Grat demanded, “What time is it now?”

The cashier made a point of looking at his watch and responded, “It’s nine twenty.”

As Robert Barr Smith put it, “Charley Ball was an immensely courageous man, or an immensely foolish one, depending on your point of view. He blandly laid his life on the line for his employer’s property, in spite of all the threats and curses and the leveled Winchesters.” Ball was also aware that there “was no FDIC to cover his friends and neighbors”—whatever thieves made off with would not be replaced.

A quick-thinking Carpenter reached out and pretended to be unable to turn the chest handle, indicating it was locked. Convinced, Grat announced, “We’ll wait.”

In the space of only a few seconds, Grat had made several serious mistakes.
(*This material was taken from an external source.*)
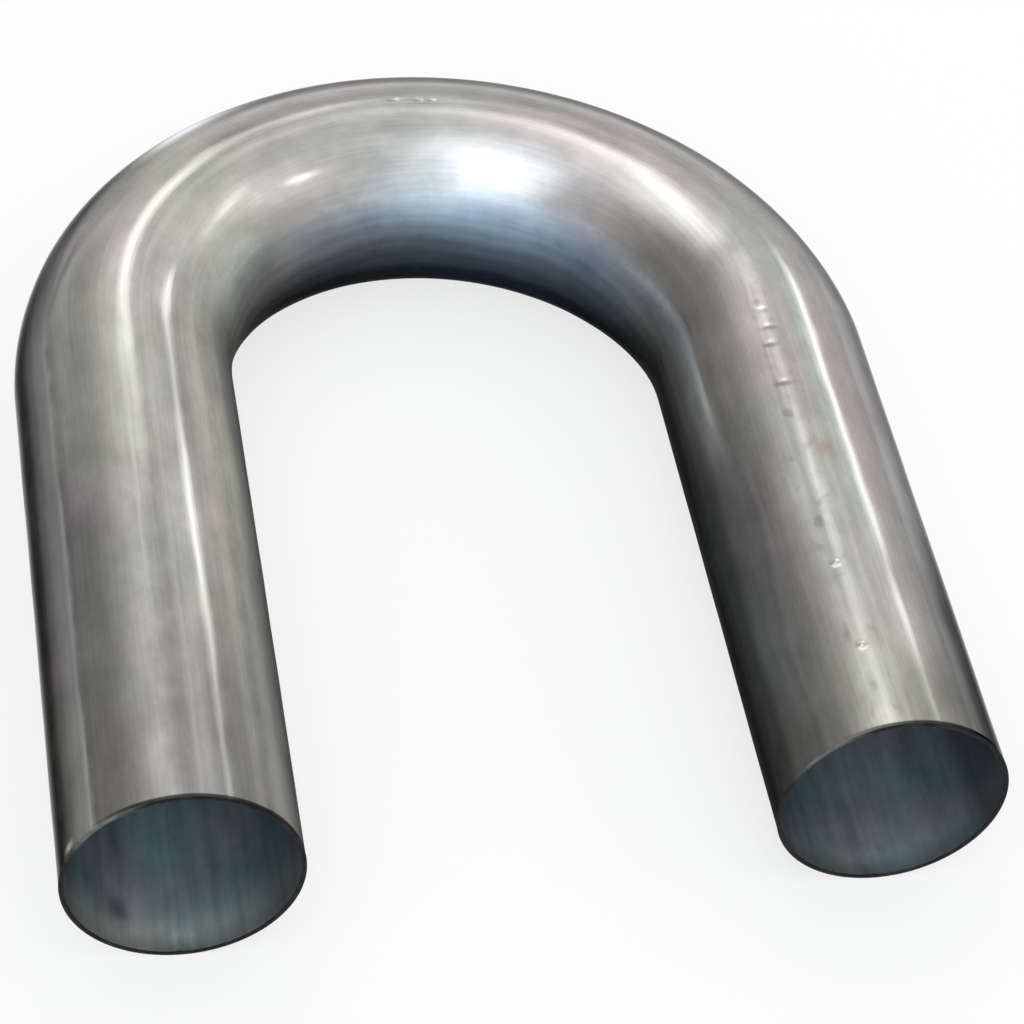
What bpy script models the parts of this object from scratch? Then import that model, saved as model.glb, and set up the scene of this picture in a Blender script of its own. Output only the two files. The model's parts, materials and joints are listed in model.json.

First, he believed Ball, who had the presence of mind to lie. Yes, the combination lock was on a time setting, but it had opened at 8:00 a.m., one hundred minutes earlier. Grat could have simply swung the door open. Second, apparently not having a watch, he accepted that it was 9:20 when a glance at a clock on the wall would have told him it was 9:40. And third was the decision to wait. This could have turned out well, because inside the chest was at least $40,000 and presumably Ball would have run out of excuses.

But a shock wave of violence was about to strike an unsuspecting city. As David Stewart Elliott put it a tad floridly, “The people of Coffeyville were never in the enjoyment of more peaceful and comfortable surroundings than on the eventful morning of October 5, 1892. People came and went and vehicles moved about in ordinary numbers until about fifteen minutes before 10 o’clock, when the most remarkable occurrence that has ever taken place in the history of our country came upon the peaceful city like a flash of lightning from a clear sky.”

“After the initial alarm, it’s certain that people at different points of the plaza excitedly passed the news around,” reports Lue Diver Barndollar in What Really Happened on October 5, 1892.*

And then they started moving, fast. With a bank robbery underway—as they were soon to learn, two bank robberies—the first priority was to get hold of guns. This they did with amazing alacrity.